Texas has emphasized the importance of the mineral rights of a property since the State’s founding and first constitution. Between this early emphasis and the prevalence of oil and gas production within the State (oil and gas is produced in 2/3 of Texas Counties), Texas has developed a robust body of laws concerning mineral rights, oil, and gas. These laws can be complex and can confuse or overwhelm property owners, particularly as they concern royalty calculations, rights of access, and dominant versus subservient estates. But to get to these issues, you must first determine who owns the mineral rights. Owning a property’s “mineral rights” refers to ownership of the mineral deposits under the surface of a piece of land. The rights to the minerals usually belong to the owner of the surface property, or surface estate. In Texas, though, those rights can be transferred to another party.

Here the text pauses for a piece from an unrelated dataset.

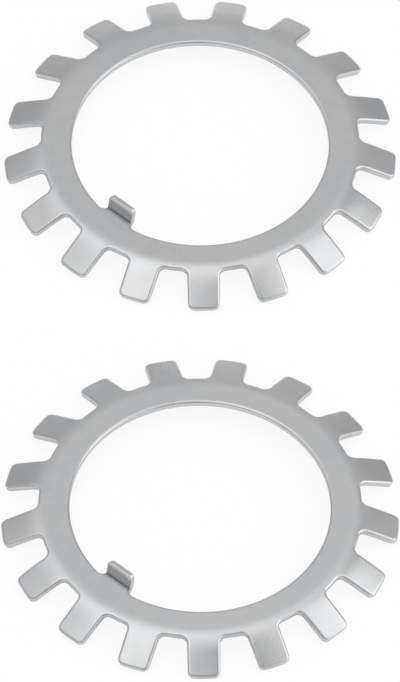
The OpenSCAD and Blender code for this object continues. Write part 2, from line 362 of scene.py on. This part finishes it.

When discussing mineral rights, documents will often refer to the surface estate and the mineral estate. The surface estate is the visible land at the surface of the property. The mineral estate includes the minerals contained below the surface of that land. The two estates are not the same and can complicate property sales and/or leases, because Texas, like most jurisdictions with private mineral rights ownership, permits a property’s surface owner to split the mineral rights from the surface rights and sell or lease the two estates separately. When the two estates are owned together, the property rights are said to be “conjoined.” When the surface and mineral estates are split, they are said to be “severed.” To avoid disputes and complications, it is essential to know if the mineral rights are included when buying a piece of land in Texas. A new landowner may not realize that the mineral rights to the land they are purchasing are not included in the conveyance.. Often, the severance of the surface estate and mineral rights occurred many decades ago.
When the mineral estate is not included in a property sale, property rights can get complicated. An unsuspecting landowner may be getting less than they expect when they purchase their new property. A current landowner that has rights to both the mineral estate and surface estate may opt to hold on to the mineral estate while still selling the property. They can then lease the mineral estate to another party even with new owners of the surface estate. More complications arise when a mineral estate is leased to a company that wants to extract minerals, because the producer will require access to the surface. If the surface estate owner does not agree to give access to the mineral estate through their property, legal battles may ensue.
Before buying, selling, or leasing the mineral rights associated with a piece of land, the value of the mineral estate must be determined. The value depends on many factors, including where the land is located, what kind of minerals are held within the land, how accessible the land is, the natural resources close to the land, and other variables. After the value of the mineral estate is determined, which may include having experts come to survey the property, negotiations can take place. When negotiating the buying or leasing of mineral rights, it is important to include a contract regarding how the minerals and other resources will be accessed, how much the surface estate will be disrupted, and who will pay for the damage to the surface while digging for minerals.
Ownership of the mineral estate may not lie with one individual or party. Some mineral rights are divided in many ways, including by percentage of ownership or by type of mineral. It can be challenging to determine what portion of the mineral rights is owned by what party. Extensive research is sometimes required to clarify mineral rights ownership. Oil and gas companies will often do thorough title research on a property, including researching both the mineral estate and surface estate. The ownership information should be found during the title research. A landowner can check the title insurance policy they obtained when purchasing the property for ownership percentages or they can perform their own title research to determine their ownership percentage of the mineral rights. An oil and gas attorney with thorough knowledge of Texas mineral rights law can do this research as well. This option will keep landowners from having to attempt to understand the complexities of the title documents and legal matters at issue. When dealing with an oil and gas company, a mineral rights owner may want to request a “division order” — the document stating the producer’s understanding of how produced hydrocarbons are divided among royalty owners.
A new complication arising in Texas mineral rights laws is the addition of wind and solar energy leases to surface estates. Texas generated nearly 22 percent of its electrical power from wind and solar sources in 2020, and more surface owners are leasing their surface estates to energy companies for wind turbines and solar panels each day. Landowners, hoping to maximize the value of their land can now lease their mineral rights to oil and gas companies while leasing their surface to energy companies for wind or solar farms. Some surface estate owners, though, may find that mineral estate owners do not want wind or solar activities or vice versa. Even though wind and solar companies only need access to the surface, foundations for these energy sources can penetrate into the soil and possibly encroach on the mineral estate.
Oil wells can also disrupt wind currents and throw shadows onto photovoltaic cells, affecting energy production. This makes it important for surface and mineral estate owners and lessors to work together when trying to maximize the value of their properties. As alternative energy sources become increasingly common, mineral rights law will continue to become more complex. The addition of wind and solar energy in proximity to oil wells and natural gas resources will need to be legally clarified sooner rather than later.